What Does All This Mean? 

Last week was historical. College football’s landscape is changing. Super-conferences are the future. The SEC is at the forefront of the new era and all signs point to Oklahoma and Texas joining the league. As expected, Texas A&M is not happy. Heck, I wouldn’t be either. Sides are taken in rivalry games. I’m all-in on A&M after an unforgettable trip to Kyle Field in 2018. However, money drives the train and the Aggies will have to adapt. Kentucky suffered a significant injury at the tight end position. Keaton Upshaw was trending to become a star in the Wildcats' new offense. His injury is unfortunate. Justin Rigg, Brenden Bates, and Jordan Dingle will need to stay healthy in order for Liam Coen to have multiple tight ends at his disposal.

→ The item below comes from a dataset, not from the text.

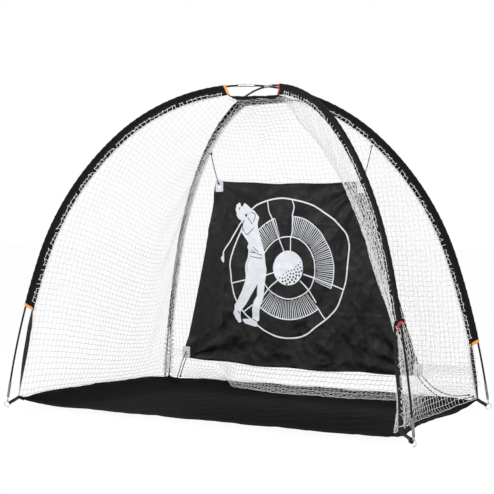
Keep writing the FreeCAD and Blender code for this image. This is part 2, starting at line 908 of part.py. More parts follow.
def cord(name, points):
    """Plain tube of the cord's diameter along its route."""
    route = [V(*point) for point in points]
    path, radii = rounded_path(route)
    section = Part.Wire([Part.Circle(route[0], route[1] - route[0],
                                     dim("cord_diameter") / 2).toShape()])
    tube = path.makePipeShell([section], True, False)
    expected = math.pi * (dim("cord_diameter") / 2) ** 2 * path.Length
    print(name, "length", round(path.Length, 1), "radii", [round(r, 1) for r in radii],
          "volume share", round(tube.Volume / expected, 4))
    feature = doc.addObject("Part::Feature", name)
    feature.Label = name
    feature.Shape = tube
    return feature


# Hanging cords: from the back sleeve's inner edge down to the front of the upper grommet.
HANG_ROUTE_LEFT = [
    (-413, 266, 1125), (-402, 268, 1079), (-385, 269, 1019), (-370, 268.5, 976)]
HANG_ROUTE_RIGHT = [
    (413, 266, 1134), (398, 269, 1076), (376, 270, 1008), (358, 268.5, 961)]

# Tie cords: from the floor's back corner up to the lower grommet, through it, and back down.
TIE_ROUTE_LEFT = [
    (-742, 466, 42), (-732, 454, 52), (-602, 304, 146), (-574, 266, 158), (-560, 263, 178),
    (-555.5, 266, 197), (-555.5, 282, 197), (-560, 289, 183), (-578, 303, 165), (-722, 464, 56),
    (-731, 475, 46)]
TIE_ROUTE_RIGHT = [
    (792, 482, 56), (768, 448, 48), (740, 408, 46), (708, 364, 54), (680, 324, 78),
    (656, 290, 112), (638, 268, 142), (629, 264, 162), (627.5, 266, 182), (627.5, 282, 182),
    (632, 288, 166), (648, 299, 142), (670, 324, 108), (700, 360, 80), (732, 400, 64),
    (764, 436, 62), (788, 466, 66)]


# ---------------------------------------------------------------- the whole object

nodes = []
for pole_name in ("a", "b"):
    nodes += pole_sections(pole_name)
    nodes.append(joining_ferrules(pole_name))
    nodes.append(shock_cord(pole_name))
for corner_name in LEGS:
    nodes.append(end_ferrule(corner_name))
    nodes.append(ground_pin(corner_name))
    nodes.append(ground_ring(corner_name))
    nodes.append(webbing_loop(corner_name))
    nodes.append(hem_strip(corner_name))
    nodes.append(sleeve(corner_name))
nodes.append(bindings("orange_sleeve_bindings", ("front_left", "back_right")))
nodes.append(bindings("red_sleeve_bindings", ("front_right", "back_left")))
nodes.append(crown_cloth())
nodes.append(floor_sheet())
nodes.append(net_wall("front_left", "back_left", "left"))
nodes.append(net_wall("back_left", "back_right", "back"))
nodes.append(net_wall("back_right", "front_right", "right"))
nodes.append(target_sheet())
nodes.append(corner_tabs())
nodes.append(grommets())
nodes.append(cord("hanging_cord_left", HANG_ROUTE_LEFT))
nodes.append(cord("hanging_cord_right", HANG_ROUTE_RIGHT))
nodes.append(cord("tie_cord_left", TIE_ROUTE_LEFT))
nodes.append(cord("tie_cord_right", TIE_ROUTE_RIGHT))

doc.recompute()
for item in doc.Objects:
    if "Invalid" in item.State or "Error" in item.State:
        raise SystemExit(f"{item.Label} failed: {item.State}")
os.makedirs("parts", exist_ok=True)
for node in nodes:
    if node.Shape.isNull() or not node.Shape.isValid():
        raise SystemExit(f"{node.Label} has no valid shape")
    node.Shape.exportStep(f"parts/{node.Label}.step")
for corner_name in LEGS:
    print("eye", corner_name, eye_centre(corner_name), "outward", outward(corner_name))
print("nodes", len(nodes), "pole tops", POLE_TOP, "depth", DEPTH)
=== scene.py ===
import math

import bmesh
import bpy
import numpy as np
from mathutils import Matrix, Vector, noise
from mathutils.geometry import tessellate_polygon


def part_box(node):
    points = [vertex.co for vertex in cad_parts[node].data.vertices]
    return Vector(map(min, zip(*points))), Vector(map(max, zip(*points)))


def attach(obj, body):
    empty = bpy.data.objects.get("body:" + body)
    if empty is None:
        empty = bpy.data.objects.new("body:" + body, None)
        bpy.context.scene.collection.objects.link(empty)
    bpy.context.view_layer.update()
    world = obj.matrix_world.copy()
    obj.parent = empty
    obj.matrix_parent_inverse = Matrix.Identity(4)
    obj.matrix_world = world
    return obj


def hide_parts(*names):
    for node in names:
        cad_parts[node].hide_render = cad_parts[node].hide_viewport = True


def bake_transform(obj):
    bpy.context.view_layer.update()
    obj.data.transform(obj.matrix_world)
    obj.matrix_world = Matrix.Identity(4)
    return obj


# Golf chipping net: two black poles bent over the diagonals of a cloth floor, cloth sleeves, three
# walls of white netting, a crown cloth and a printed target sheet that hangs from two cords.
# Metres, +X along the front edge, -Y is the open front, +Z up.

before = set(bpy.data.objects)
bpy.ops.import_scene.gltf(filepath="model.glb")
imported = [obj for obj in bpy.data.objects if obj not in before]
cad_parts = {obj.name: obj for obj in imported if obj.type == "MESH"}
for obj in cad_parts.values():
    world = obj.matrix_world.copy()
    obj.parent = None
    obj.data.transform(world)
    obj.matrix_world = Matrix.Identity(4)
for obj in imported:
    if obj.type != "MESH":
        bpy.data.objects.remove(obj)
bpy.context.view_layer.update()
scene = bpy.context.scene
UP = np.array([0.0, 0.0, 1.0])

# ---------------- camera

CAMERA_PLACE = (2.8837, -4.7919, 0.8109)
CAMERA_YAW, CAMERA_PITCH = 0.54996, -0.01966
FOCAL_LENGTH, SENSOR_WIDTH = 94.74, 36.0

camera_data = bpy.data.cameras.new("camera")
camera_data.lens, camera_data.sensor_width = FOCAL_LENGTH, SENSOR_WIDTH
camera_data.clip_end = 100.0
camera = bpy.data.objects.new("camera", camera_data)
camera.location = CAMERA_PLACE
camera.rotation_euler = (math.pi / 2 + CAMERA_PITCH, 0.0, CAMERA_YAW)
scene.collection.objects.link(camera)
scene.camera = camera

# ---------------- points and lines


def unit(vectors):
    return vectors / np.linalg.norm(vectors, axis=-1, keepdims=True)


def circle(turn):
    return np.stack([np.cos(turn), np.sin(turn)], axis=-1)


def mixed(first, second, share):
    """Points from the first to the second, at these shares of the way."""
    share = np.asarray(share)[..., None]
    return first * (1 - share) + second * share


def patch(low_left, low_right, top_left, top_right, u, v):
    """Points between four corners."""
    return mixed(mixed(low_left, low_right, u), mixed(top_left, top_right, u), v)


def runs_along(line):
    """Distance of each point of a line from its start."""
    return np.concatenate([[0], np.cumsum(np.linalg.norm(np.diff(line, axis=0), axis=1))])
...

Super-senior Luke Fortner takes over at center. The Wildcats have been fortunate to field two of the best in program history in Jon Toth and Drake Jackson. Fortner is an All-SEC performer at guard. This move assures depth at every spot on the offensive line. College football traditionalists have seen more change in 2021 than in decades prior. The transfer portal and NIL have surfaced into quite the uproar. Now, Oklahoma and Texas are joining the SEC? Wow. Just wow. I’m enjoying the chaos from afar. Time are a changing.